I know you can buy it in Utah, but I don’t think you can buy it in California because I remember taking my Auntie Arlene boxes of it. I can’t remember if you can get it in Alberta, because I remember my mom being really excited about being able to buy it in Utah.

She even sent me a couple of boxes to enjoy while in Egypt and last night Andrew made up a batch.

He had never had it before marrying me, but he likes it. He had never made it before, so after dumping in the powder and adding the water and stirring it over the burner for a while he began to get a little nervous.

“Ummm…what’s supposed to happen?”

“It should get clear, kind of like instant gravy…”

“Really? Because it’s not doing that. It’s getting see-through.”

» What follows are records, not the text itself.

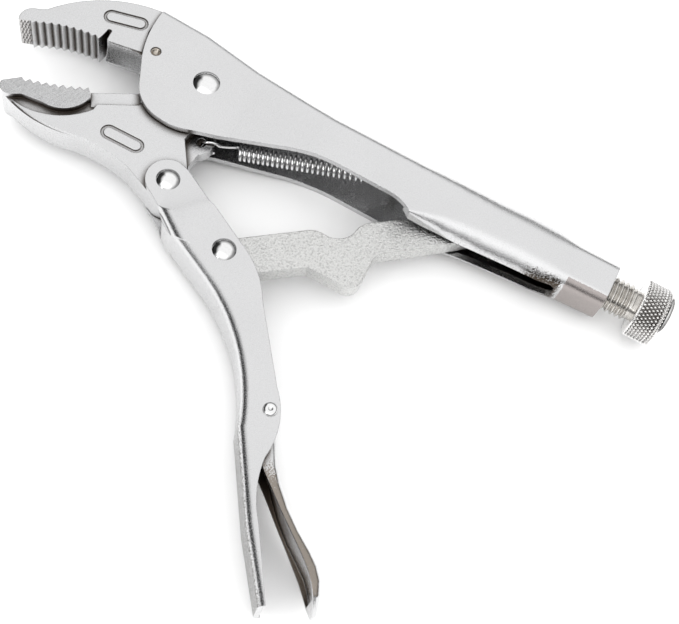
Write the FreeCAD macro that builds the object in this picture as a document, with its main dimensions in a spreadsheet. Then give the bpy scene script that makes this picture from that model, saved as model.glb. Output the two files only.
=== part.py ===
import FreeCAD, Part
import Sketcher
import math
import os

# Locking pliers with curved jaws and a wire cutter, lying on their side with the lever fully open.
# X runs along the fixed handle from the jaws to the knob, Z is the thickness of the tool.
# Every outline below is drawn about the main pivot; each sub-part's Placement moves it into
# the part frame, whose origin is the middle of the underside.

os.makedirs("parts", exist_ok=True)
doc = FreeCAD.newDocument("locking_pliers")
sheet = doc.addObject("Spreadsheet::Sheet", "Sizes")

SIZES = {
    # place of the main pivot in the part frame
    "pivot_x": -50.3, "pivot_y": 60.1, "pivot_z": 11.1,
    # linkage: lever pivot, link pivot, release pivot and link end, seen from the main pivot
    "lever_pivot_x": 6.8, "lever_pivot_y": -36.8,
    "link_pivot_x": 33.1, "link_pivot_y": -49.9,
    "release_pivot_x": 68.4, "release_pivot_y": -88.0,
    "link_end_x": 100.5, "screw_axis_y": 2.9,
    "jaw_pin_x": -19.4, "jaw_pin_y": 1.9,
    # thicknesses, all across the tool
    "jaw_block": 13.0, "jaw_body": 11.0, "jaw_core": 8.6, "jaw_tang": 11.7, "spring_tongue": 4.0,
    "link_plate": 6.2,
    # pressed steel channels
    "wall": 2.0, "front_width": 15.8, "middle_width": 22.0, "rear_width": 18.0, "collar_width": 16.0,
    "lever_lobe_width": 15.6, "lever_lobe_gap": 11.6, "lever_width": 18.8, "lever_wall": 1.8,
    "release_width": 13.4, "release_gap": 10.6,
    # rivets and pin
    "rivet_shank": 3.0, "main_head": 4.3, "lever_head": 3.7, "small_shank": 1.5, "small_head": 2.2,
    "head_height": 1.7, "small_head_height": 1.1, "pin_radius": 1.7, "running_gap": 0.05,
    # adjusting screw
    "thread_radius": 5.9, "thread_root": 4.9, "thread_pitch": 1.75, "knob_radius": 9.6,
    "knob_start": 153.0, "knob_length": 9.6, "collar_end": 143.0, "screw_tip": 106.8,
    # return spring
    "spring_radius": 2.1, "spring_wire": 0.5,
}
for row, (name, value) in enumerate(SIZES.items(), start=1):
    sheet.set(f"A{row}", name)
    sheet.set(f"B{row}", str(value))
    sheet.setAlias(f"B{row}", name)
doc.recompute()


def size(name):
    return float(sheet.get(name))


def vec(x, y, z=0.0):
    return FreeCAD.Vector(x, y, z)


PIVOT = vec(size("pivot_x"), size("pivot_y"), size("pivot_z"))
LEVER_PIVOT = vec(size("lever_pivot_x"), size("lever_pivot_y"))
LINK_PIVOT = vec(size("link_pivot_x"), size("link_pivot_y"))
RELEASE_PIVOT = vec(size("release_pivot_x"), size("release_pivot_y"))
LINK_END = vec(size("link_end_x"), size("screw_axis_y"))
JAW_PIN = vec(size("jaw_pin_x"), size("jaw_pin_y"))
nodes = []


# ---------------------------------------------------------------- helpers

def new_body(label, at=vec(0, 0)):
    body = doc.addObject("PartDesign::Body", label)
    body.Label = label
    body.Placement = FreeCAD.Placement(PIVOT + at, FreeCAD.Rotation())
    nodes.append(body)
    return body


def new_sketch(body, name, plane="XY_Plane", offset=None):
    sketch = body.newObject("Sketcher::SketchObject", name)
    origin_plane = [f for f in body.Origin.OriginFeatures if f.Role == plane][0]
    sketch.AttachmentSupport = [(origin_plane, "")]
    sketch.MapMode = "FlatFace"
    if offset:
        sketch.AttachmentOffset = offset
    return sketch


def outline(sketch, start, *steps):
    """Closed outline. A step is the next corner, or (middle, end) of an arc."""
    here = vec(*start)
    for step in list(steps) + [start]:
        if isinstance(step[0], tuple):
            end = vec(*step[1])
            sketch.addGeometry(Part.Arc(here, vec(*step[0]), end), False)
        else:
            end = vec(*step)
            if end.distanceToPoint(here) > 1e-6:
                sketch.addGeometry(Part.LineSegment(here, end), False)
        here = end


def circle(sketch, centre, radius_alias, extra=""):
    """Round outline whose radius is bound to the sheet."""
    index = sketch.addGeometry(Part.Circle(vec(centre.x, centre.y), vec(0, 0, 1), 1.0), False)
    number = sketch.addConstraint(Sketcher.Constraint("Radius", index, 1.0))
    sketch.renameConstraint(number, f"round{index}")
    sketch.setExpression(f"Constraints.round{index}", f"Sizes.{radius_alias}{extra}")


def pad(body, sketch, expression, middle=True, reverse=False):
    feature = body.newObject("PartDesign::Pad", "Pad_" + sketch.Name)
    feature.Profile = sketch
    feature.Midplane = middle
    feature.Reversed = reverse
    feature.setExpression("Length", expression)
    body.Tip = feature
    return feature


def pocket(body, sketch, expression):
    feature = body.newObject("PartDesign::Pocket", "Pocket_" + sketch.Name)
    feature.Profile = sketch
    feature.Midplane = True
    feature.setExpression("Length", expression)
    body.Tip = feature
    return feature


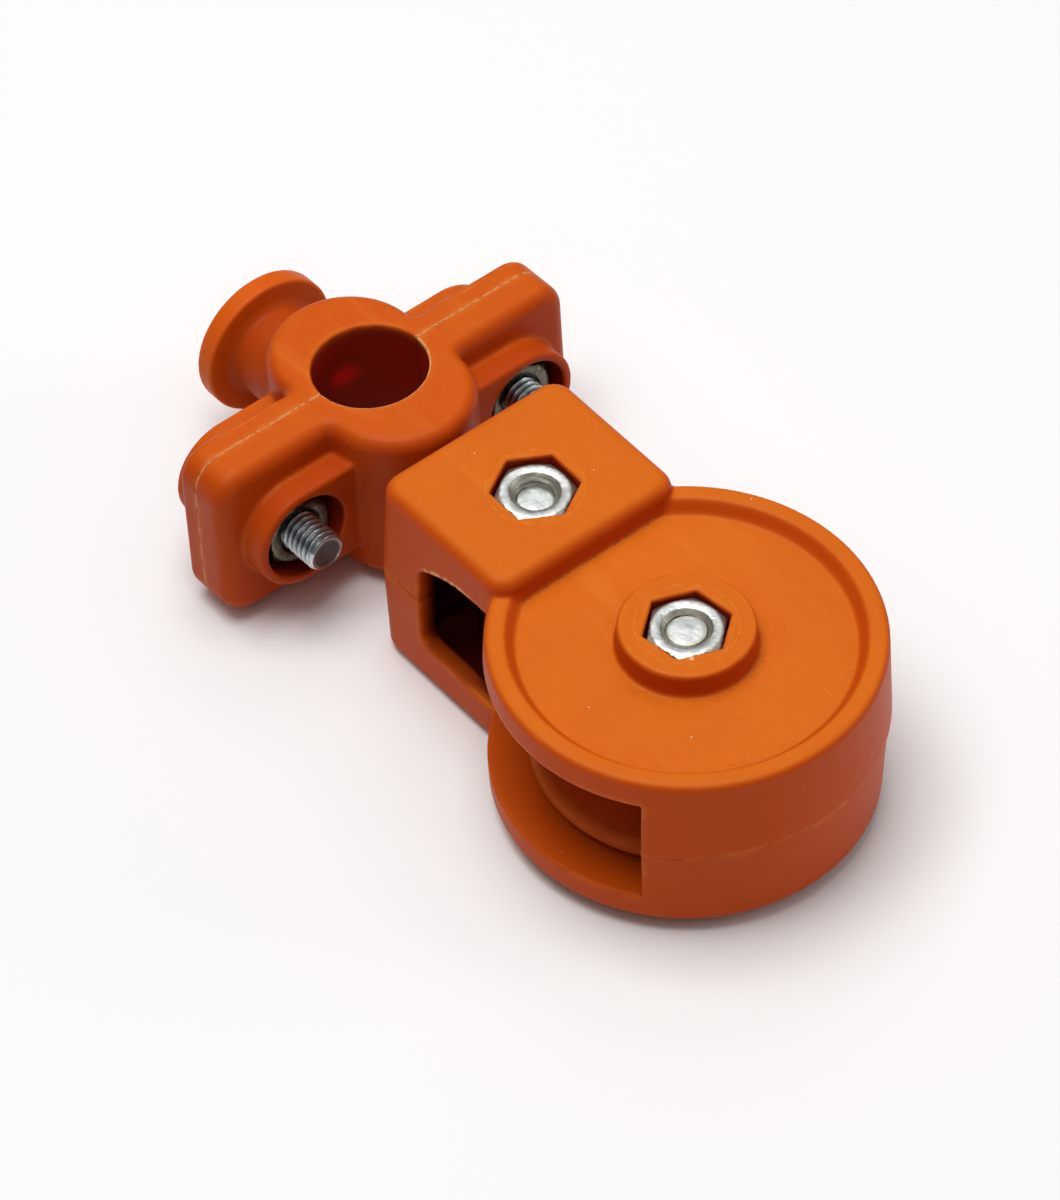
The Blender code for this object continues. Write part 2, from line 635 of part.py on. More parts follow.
axle_bolt = bolt("axle_bolt", -axle_head_seat, axle_nut_seat + NUT_HEIGHT - AXLE_END_RECESS, 0.0, zinc)
axle_bolt.parent = axle
axle_nut = nut("axle_nut", axle_nut_seat, AXLE_POCKET_TURN + NUT_TURN, zinc)
axle_nut.parent = axle
swivel_bolt = bolt("swivel_bolt", -swivel_head_seat,
                   swivel_nut_seat + NUT_HEIGHT - SWIVEL_END_RECESS, 0.0, zinc)
swivel_bolt.parent = swivel
swivel_nut = nut("swivel_nut", swivel_nut_seat, SWIVEL_POCKET_TURN + SWIVEL_NUT_TURN, zinc)
swivel_nut.parent = swivel

make_clamp_front(clamp, orange)
make_clamp_back(clamp, orange)
for side, label in ((-1, "left"), (1, "right")):
    head_seat = BACK_LUG + CLAMP_HEAD_PROUD - BOLT_HEAD_HEIGHT
    tie_bolt = bolt(f"clamp_bolt_{label}", -head_seat, FRONT_LUG + CLAMP_END_REACH, 0.0, zinc)
    tie_nut = nut(f"clamp_nut_{label}", FRONT_LUG - CLAMP_NUT_RECESS - NUT_HEIGHT, NUT_TURN, zinc)
    for piece in (tie_bolt, tie_nut):
        piece.parent = clamp
        piece.location = (-BORE_TO_SWIVEL, side * CLAMP_BOLT_Y, 0.0)
        piece.rotation_euler = (0.0, math.pi / 2, 0.0)
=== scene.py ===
import json
import math

import bpy
import numpy as np
from mathutils import Matrix, Vector


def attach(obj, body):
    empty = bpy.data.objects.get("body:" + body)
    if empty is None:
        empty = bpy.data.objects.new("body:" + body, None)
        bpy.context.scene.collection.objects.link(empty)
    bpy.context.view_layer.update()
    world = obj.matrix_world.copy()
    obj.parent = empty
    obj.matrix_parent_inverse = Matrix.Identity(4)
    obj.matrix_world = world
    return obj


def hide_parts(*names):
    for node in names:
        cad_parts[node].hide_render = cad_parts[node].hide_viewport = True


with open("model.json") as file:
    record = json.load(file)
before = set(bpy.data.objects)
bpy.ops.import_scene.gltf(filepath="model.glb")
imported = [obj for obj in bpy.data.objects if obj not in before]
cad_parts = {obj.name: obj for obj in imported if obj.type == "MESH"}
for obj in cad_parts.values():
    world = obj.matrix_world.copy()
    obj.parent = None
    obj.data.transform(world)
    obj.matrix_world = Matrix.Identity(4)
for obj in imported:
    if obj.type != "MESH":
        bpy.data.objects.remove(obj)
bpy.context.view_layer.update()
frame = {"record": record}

# The pulley lies on its side. Its two joints carry everything: the wheel turns on the axle, and the
# rod clamp swings on the swivel bolt. Lengths are in millimetres until a mesh is made.
joint_at = {joint["name"]: np.array(joint["pos_m"]) * 1000
            for joint in frame["record"]["behaviour"]["joints"]}
AXLE = joint_at["wheel_spin"]
SWIVEL = joint_at["clamp_swivel"]
SWIVEL_TO_AXLE = AXLE[0] - SWIVEL[0]


# Camera: it stands a metre off, over the pulley's left side and its wheel, as in the photo. A long
# lens keeps edges that run away from it almost parallel.
CAMERA_TURN, CAMERA_HEIGHT, CAMERA_ROLL = (math.radians(a) for a in (-38.85, 48.47, -0.86))
CAMERA_AWAY, CAMERA_RIGHT, CAMERA_UP, CAMERA_LENS = 1.0, -0.02083, 0.01354, 225

away = Vector((math.cos(CAMERA_TURN) * math.cos(CAMERA_HEIGHT),
               math.sin(CAMERA_TURN) * math.cos(CAMERA_HEIGHT), math.sin(CAMERA_HEIGHT)))
level = Vector((-math.sin(CAMERA_TURN), math.cos(CAMERA_TURN), 0.0))
upright = away.cross(level)
right = math.cos(CAMERA_ROLL) * level + math.sin(CAMERA_ROLL) * upright
top = math.cos(CAMERA_ROLL) * upright - math.sin(CAMERA_ROLL) * level
eye = Vector(AXLE / 1000) + CAMERA_AWAY * away + CAMERA_RIGHT * right + CAMERA_UP * top
lens = bpy.data.cameras.new("portrait")
lens.lens = CAMERA_LENS
lens.sensor_width = 36
lens.clip_end = 10
camera = bpy.data.objects.new("portrait", lens)
camera.matrix_world = Matrix(((right.x, top.x, away.x, eye.x), (right.y, top.y, away.y, eye.y),
                              (right.z, top.z, away.z, eye.z), (0, 0, 0, 1)))
bpy.context.scene.collection.objects.link(camera)
bpy.context.scene.camera = camera


# Half shells: two mouldings of orange plastic meet at the seam. Each is a round drum with a sunk floor,
# a raised rim and a boss for the axle, and a square head with a post for the swivel bolt. Heights are
# above the seam, and places along the head and its windows are from the swivel bolt.
SEAM, SEAM_EDGE, SEAM_RADIUS, SEAM_LAP, DRUM_DRAFT = 0.03, 0.06, 27.1, 0.35, 0.6
ROOM_HALF, ROOM_RADIUS, MOULD_EDGE, OVERCUT = 9.4, 24.5, 0.35, 0.3
FLOOR_TOP, RIM_TOP, BOSS_TOP, HEAD_TOP = 11.9, 13.8, 15.6, 16.2
RIM_WIDTH, RIM_SLOPE, RIM_ROUND = 2.4, 2.0, 1.0
BOSS_RADIUS, BOSS_DRAFT, BOSS_ROUND, BOSS_FOOT = 9.3, 0.3, 0.5, 0.5
SKIRT_SPAN = math.radians(53)
HEAD_NEAR, HEAD_FAR, HEAD_HALF = -15.0, 12.1, 16.2
HEAD_WALL, HEAD_CORNER, HEAD_EDGE, HEAD_DRAFT, HEAD_FOOT = 3.0, 3.2, 2.0, 0.5, 0.6
HEAD_ROOM_CORNER, HEAD_ROOM_ROUND = 1.2, 1.0
HUB_RADIUS, POST_RADIUS, POST_END, POST_FOOT = 7.0, 7.8, 4.77, 0.6
WINDOW_END, WINDOW_ROUND, WINDOW_SLOPE_RUN, WINDOW_SLOPE_DROP = -5.5, 0.8, 11.0, 3.5
WINDOW_SILL, WINDOW_SILL_RUN, WINDOW_CORNER = 0.7, 5.0, 2.2
SLOT_HALF_WIDTH, SLOT_TOP, SLOT_ROUND = 10.96, 5.21, 0.6
BOLT_HOLE, HOLE_EDGE, POCKET_FLATS, POCKET_FOOT, POCKET_EDGE = 3.2, 0.2, 10.8, 0.3, 0.25
NUT_SEATS, BOLT_HEAD_SEATS, SEAT_GAP = (10.0, 10.3), (10.4, 12.0), 0.3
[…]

“Andrew, clear means see-through.”

I’d like to tell you that the conversation ended there, because that’s a pretty funny ending, but instead we talked semantics for the rest of the evening. While we enjoyed some rødgrød, of course.

Andrew argued that clear means colourless, not see-through, but as we can see from Merriam-Webster* it definitely also means see-through.

Entry Word: clear
Function: adjective
Meaning: easily seen through

Clearly clear means see-through. It’s, like, right in the definition. And like the words translucent and transparent, it implies an absence of cloudiness, unlike opaque. So, there, Andrew. Clear and see-through are synonymous.

* While trying to decide on the way to spell Miriam’s name, we never once considered Merriam. Maryam came up, and Miryam, and a few other traditional spellings, but never once Merriam. How cool nerdy would it have been to name our baby after a dictionary?

1 comment:

  1. Re: Merriam. Once we were at a university function in Tucson and a young woman asked me what our kids' names were. I told her Miriam's name and she said, "oh, that's my maiden name!" I was really taken aback because I've never heard Miriam as a surname. So I started asking her questions about it, like where it came from, etc. and she didn't really know and seemed weirded out that I was so puzzled by it. The conversation ended and a professor who had been listening in took me aside and said, "Her maiden name was 'Merriam'" and kind of winked and sighed. Whatever, right?